Imagine – it’s 1933 and Merian C. Cooper and Ernest B. Schoedsack are gearing up for one of the cinematic events of the age…King Kong! Stop-motion animation on a scale previously unseen and one of the first dedicated film scores have sent costs spiralling and the film studio is holding its breath as to whether their future is swatted aside like one of the bi-planes at the ape’s mighty hand. Then, on the eve of release…disaster! The Empire State Building closes down and the owner of the land announces plans to demolish it and replace it with a hot dog stand. The iconic finale of the movie is now rendered confusing and irrelevant, a world left to wonder why there’s a massive building where that nice hot dog place should be.
This week, with no warning whatsoever, The Green Man pub in Grantchester closed its doors, seemingly for the final time. Regulars…and Grantchester being a sleepy typically English village off-season means there are many, are cast adrift, left to find new meeting holes, bidding farewell to tankards now tantalisingly lingering behind locked doors, conversations hanging in the air never to be finished and grooves in well-sat seats.
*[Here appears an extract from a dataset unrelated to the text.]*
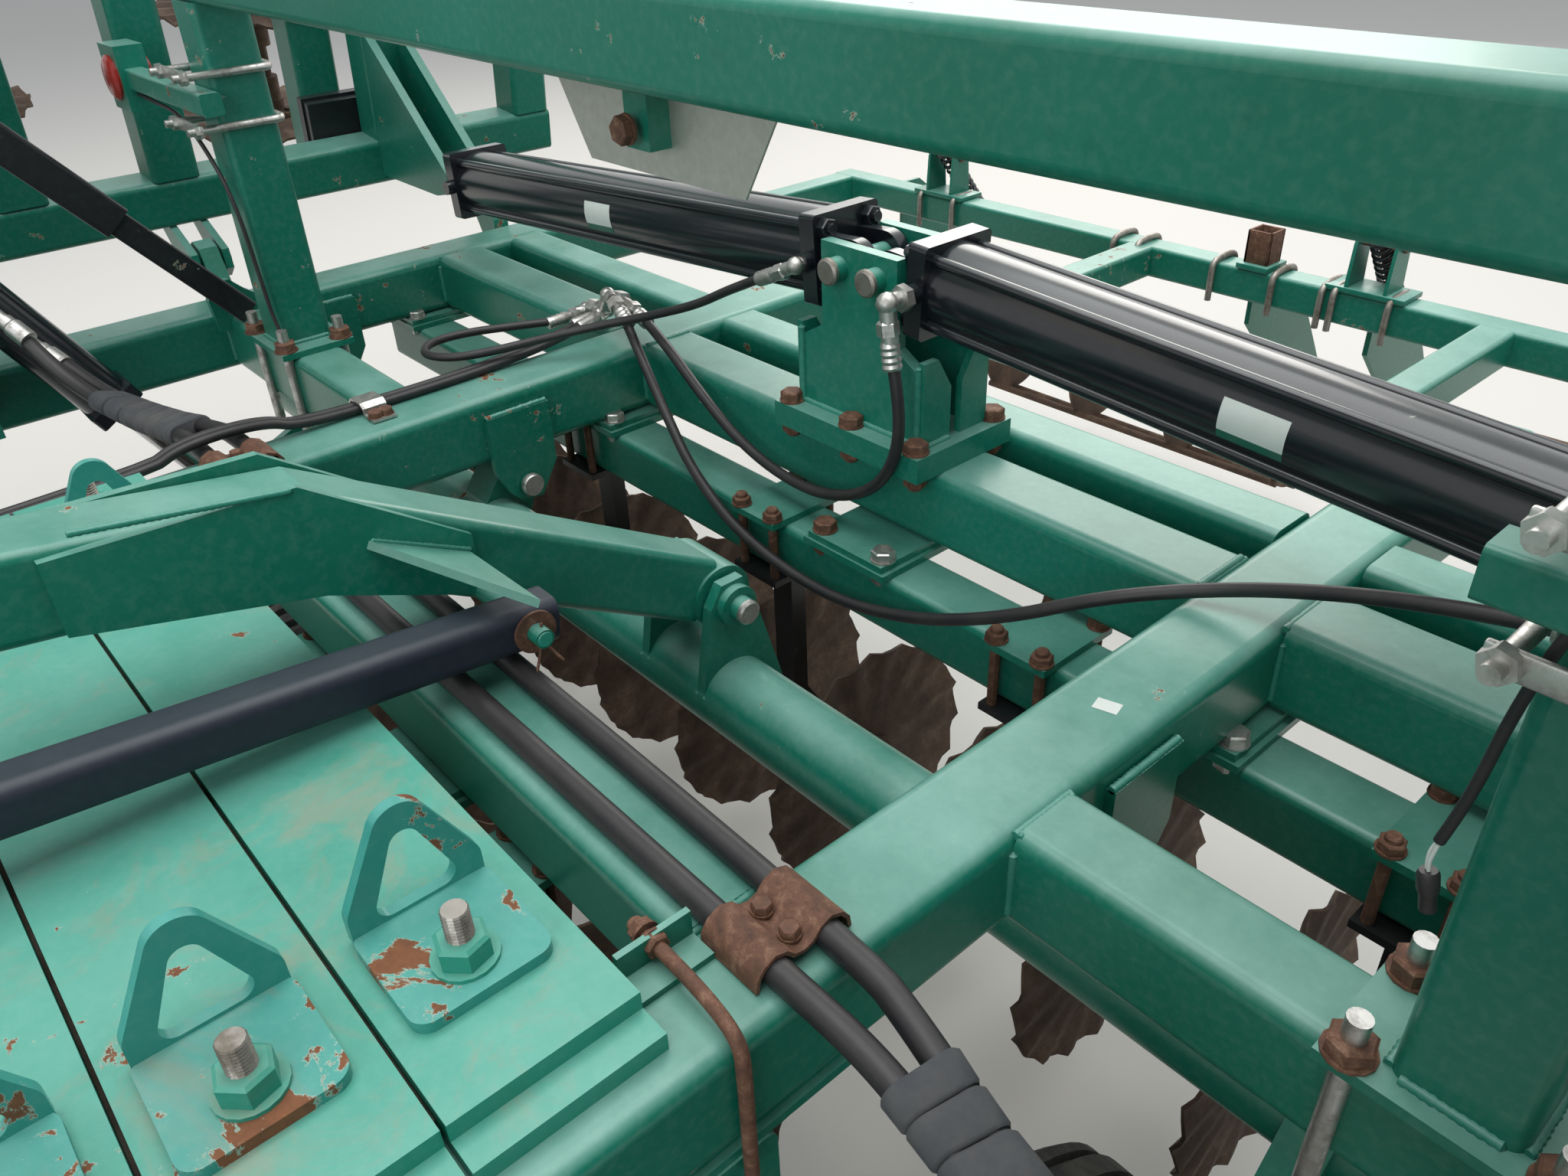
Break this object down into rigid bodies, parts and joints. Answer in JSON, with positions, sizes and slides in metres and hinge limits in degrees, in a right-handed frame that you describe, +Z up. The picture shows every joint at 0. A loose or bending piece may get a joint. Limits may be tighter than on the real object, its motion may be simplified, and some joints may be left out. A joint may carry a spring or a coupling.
{
  "type": "vertical tillage tool",
  "caption": "Folding vertical tillage tool with wavy disc gangs, wings folded up, twin transport wheels on a rockshaft, weight slabs, level link and drawbar.",
  "frame": {"origin": "on the ground under the middle of the whole machine as parked", "axes": "+Y points to the machine's rear and the hitch is at the -Y end, +X is the machine's left, +Z is up"},
  "size_m": [5.276, 7.18, 3.683],
  "materials": {
    "green_paint": "faded gloss",
    "black_paint": "satin",
    "rim_paint": "satin",
    "bare_steel": "worn",
    "rusty_steel": "rusty",
    "rod_chrome": "polished",
    "sign_aluminium": "dull",
    "hose_rubber": "satin",
    "tyre_rubber": "matt"
  },
  "bodies": {
    "frame": {"frame_rails": "green_paint", "cross_tubes": "green_paint", "rock_hangers": "green_paint", "hinge_ears": "green_paint", "fold_tower": "green_paint", "portal_frame": "green_paint", "sign_plate": "sign_aluminium", "weight_slabs": "green_paint", "slab_eyes": "green_paint", "gang_bars": "green_paint", "gang_mounts": "black_paint", "lift_masts": "green_paint", "mast_braces": "black_paint", "rear_frame": "green_paint", "reel_arms": "green_paint", "hose_loop": "hose_rubber", "hose_long": "hose_rubber", "hose_far": "hose_rubber", "clamped_hoses": "hose_rubber"},
    "rockshaft": {"rockshaft": "green_paint"},
    "level_link": {"level_link": "green_paint", "lock_bar": "black_paint"},
    "tongue": {"tongue": "green_paint", "tongue_sides": "green_paint", "drawbar": "green_paint", "jack_tube": "black_paint"},
    "jack_leg": {"jack_leg": "bare_steel"},
    "wheels_left": {"tyres_left": "tyre_rubber", "rims_left": "rim_paint"},
    "wing_left": {"wing_rails_left": "green_paint", "wing_cross_tubes_left": "green_paint", "wing_hinges_left": "green_paint", "wing_gang_bars_left": "green_paint", "wing_gang_mounts_left": "black_paint"},
    "wing_gang_front_left": {"wing_disc_gang_front_left": "rusty_steel"},
    "wing_gang_rear_left": {"wing_disc_gang_rear_left": "rusty_steel"},
    "fold_barrel_left": {"fold_barrel_left": "black_paint"},
    "fold_rod_left": {"fold_rod_left": "rod_chrome"},
    "lift_barrel_left": {"lift_barrel_left": "black_paint"},
    "lift_rod_left": {"lift_rod_left": "rod_chrome"},
    "reel_left": {"reel_left": "rusty_steel"},
    "gang_rear_left": {"disc_gang_rear_left": "rusty_steel"},
    "gang_outer_left": {"disc_gang_outer_left": "rusty_steel"},
    "wheels_right": {"tyres_right": "tyre_rubber", "rims_right": "rim_paint"},
    "wing_right": {"wing_rails_right": "green_paint", "wing_cross_tubes_right": "green_paint", "wing_hinges_right": "green_paint", "wing_gang_bars_right": "green_paint", "wing_gang_mounts_right": "black_paint"},
    "wing_gang_front_right": {"wing_disc_gang_front_right": "rusty_steel"},
    "wing_gang_rear_right": {"wing_disc_gang_rear_right": "rusty_steel"},
    "fold_barrel_right": {"fold_barrel_right": "black_paint"},
    "fold_rod_right": {"fold_rod_right": "rod_chrome"},
    "lift_barrel_right": {"lift_barrel_right": "black_paint"},
    "lift_rod_right": {"lift_rod_right": "rod_chrome"},
    "reel_right": {"reel_right": "rusty_steel"},
    "gang_rear_right": {"disc_gang_rear_right": "rusty_steel"},
    "gang_outer_right": {"disc_gang_outer_right": "rusty_steel"},
    "gang_front": {"disc_gang_front": "rusty_steel"}
  },
  "joints": [
    {"name": "lift", "type": "hinge", "parent": "frame", "child": "rockshaft", "pos_m": [0, 1.065, 0.986], "axis": [1, 0, 0], "range_deg": [-30.7, 0]},
    {"name": "level_link_pivot", "type": "hinge", "parent": "rockshaft", "child": "level_link", "pos_m": [0, 1.014, 1.057], "axis": [1, 0, 0], "range_deg": [-1, 33]},
    {"name": "tongue_pivot", "type": "hinge", "parent": "frame", "child": "tongue", "pos_m": [0, -0.99, 1.106], "axis": [1, 0, 0], "range_deg": [-6, 1]},
    {"name": "jack_slide", "type": "slide", "parent": "tongue", "child": "jack_leg", "axis": [0, 0, 1], "range_m": [0, 0.32]},
    {"name": "wing_fold_left", "type": "hinge", "parent": "frame", "child": "wing_left", "pos_m": [1.64, 1.42, 1.23], "axis": [0, 1, 0], "range_deg": [0, 97]},
    {"name": "fold_barrel_pivot_left", "type": "hinge", "parent": "frame", "child": "fold_barrel_left", "pos_m": [0.04, 1.42, 1.45], "axis": [0, 1, 0], "range_deg": [-8, 2]},
    {"name": "fold_rod_slide_left", "type": "slide", "parent": "fold_barrel_left", "child": "fold_rod_left", "axis": [0.9975, 0, -0.0701], "range_m": [-0.002, 0.42]},
    {"name": "lift_barrel_pivot_left", "type": "hinge", "parent": "frame", "child": "lift_barrel_left", "pos_m": [1.375, 0.307, 1.497], "axis": [1, 0, 0], "range_deg": [-1, 6]},
    {"name": "lift_rod_slide_left", "type": "slide", "parent": "lift_barrel_left", "child": "lift_rod_left", "axis": [0, 0.5164, -0.8563], "range_m": [-0.205, 0.002]},
    {"name": "wheel_spin_left", "type": "hinge", "parent": "rockshaft", "child": "wheels_left", "pos_m": [1.043, 0.661, 0.385], "axis": [1, 0, 0], "continuous": true},
    {"name": "gang_rear_spin_left", "type": "hinge", "parent": "frame", "child": "gang_rear_left", "pos_m": [0.7, 1.375, 0.48], "axis": [1, 0, 0], "continuous": true},
    {"name": "gang_outer_spin_left", "type": "hinge", "parent": "frame", "child": "gang_outer_left", "pos_m": [1.132, -0.265, 0.48], "axis": [1, 0, 0], "continuous": true},
    {"name": "reel_spin_left", "type": "hinge", "parent": "frame", "child": "reel_left", "pos_m": [0.745, 3.4, 0.43], "axis": [1, 0, 0], "continuous": true},
    {"name": "wing_gang_front_spin_left", "type": "hinge", "parent": "wing_left", "child": "wing_gang_front_left", "pos_m": [2.23939, 0.54, 2.50253], "axis": [-0.1219, 0, 0.9925], "continuous": true},
    {"name": "wing_gang_rear_spin_left", "type": "hinge", "parent": "wing_left", "child": "wing_gang_rear_left", "pos_m": [2.23939, 1.375, 2.50253], "axis": [-0.1219, 0, 0.9925], "continuous": true},
    {"name": "wing_fold_right", "type": "hinge", "parent": "frame", "child": "wing_right", "pos_m": [-1.64, 1.42, 1.23], "axis": [0, -1, 0], "range_deg": [0, 97]},
    {"name": "fold_barrel_pivot_right", "type": "hinge", "parent": "frame", "child": "fold_barrel_right", "pos_m": [-0.04, 1.42, 1.45], "axis": [0, -1, 0], "range_deg": [-8, 2]},
    {"name": "fold_rod_slide_right", "type": "slide", "parent": "fold_barrel_right", "child": "fold_rod_right", "axis": [-0.9975, 0, -0.0701], "range_m": [-0.002, 0.42]},
    {"name": "lift_barrel_pivot_right", "type": "hinge", "parent": "frame", "child": "lift_barrel_right", "pos_m": [-1.375, 0.307, 1.497], "axis": [1, 0, 0], "range_deg": [-1, 6]},
    {"name": "lift_rod_slide_right", "type": "slide", "parent": "lift_barrel_right", "child": "lift_rod_right", "axis": [0, 0.5164, -0.8563], "range_m": [-0.205, 0.002]},
    {"name": "wheel_spin_right", "type": "hinge", "parent": "rockshaft", "child": "wheels_right", "pos_m": [-1.043, 0.661, 0.385], "axis": [1, 0, 0], "continuous": true},
    {"name": "gang_rear_spin_right", "type": "hinge", "parent": "frame", "child": "gang_rear_right", "pos_m": [-0.7, 1.375, 0.48], "axis": [1, 0, 0], "continuous": true},
    {"name": "gang_outer_spin_right", "type": "hinge", "parent": "frame", "child": "gang_outer_right", "pos_m": [-1.132, -0.265, 0.48], "axis": [1, 0, 0], "continuous": true},
    {"name": "reel_spin_right", "type": "hinge", "parent": "frame", "child": "reel_right", "pos_m": [-0.745, 3.4, 0.43], "axis": [1, 0, 0], "continuous": true},
    {"name": "wing_gang_front_spin_right", "type": "hinge", "parent": "wing_right", "child": "wing_gang_front_right", "pos_m": [-2.23939, 0.54, 2.50253], "axis": [0.1219, 0, 0.9925], "continuous": true},
    {"name": "wing_gang_rear_spin_right", "type": "hinge", "parent": "wing_right", "child": "wing_gang_rear_right", "pos_m": [-2.23939, 1.375, 2.50253], "axis": [0.1219, 0, 0.9925], "continuous": true},
    {"name": "gang_front_spin", "type": "hinge", "parent": "frame", "child": "gang_front", "pos_m": [0, 0.54, 0.48], "axis": [1, 0, 0], "continuous": true}
  ],
  "couplings": [
    {"joint": "level_link_pivot", "follows": "lift", "ratio": -1.015},
    {"joint": "tongue_pivot", "follows": "lift", "ratio": 0.149},
    {"joint": "fold_barrel_pivot_left", "follows": "wing_fold_left", "ratio": -0.0465},
    {"joint": "fold_rod_slide_left", "follows": "wing_fold_left", "m_per_rad": 0.2385},
    {"joint": "lift_barrel_pivot_left", "follows": "lift", "ratio": -0.124},
    {"joint": "lift_rod_slide_left", "follows": "lift", "m_per_rad": 0.3695},
    {"joint": "fold_barrel_pivot_right", "follows": "wing_fold_right", "ratio": -0.0465},
    {"joint": "fold_rod_slide_right", "follows": "wing_fold_right", "m_per_rad": 0.2385},
    {"joint": "lift_barrel_pivot_right", "follows": "lift", "ratio": -0.124},
    {"joint": "lift_rod_slide_right", "follows": "lift", "m_per_rad": 0.3695}
  ]
}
There is also another problem – the pub features heavily in one of ITV’s top dramas, Grantchester.
With ever-increasing rents and some extensive renovation needed, it’s unclear when or if the Green Man will open its doors again, leaving production crews to cleverly mask out cobwebs, “goodbye” signs and an obviously derelict building pretending to be the fulcrum of the village. Fingers crossed they can keep up with the rent at the church.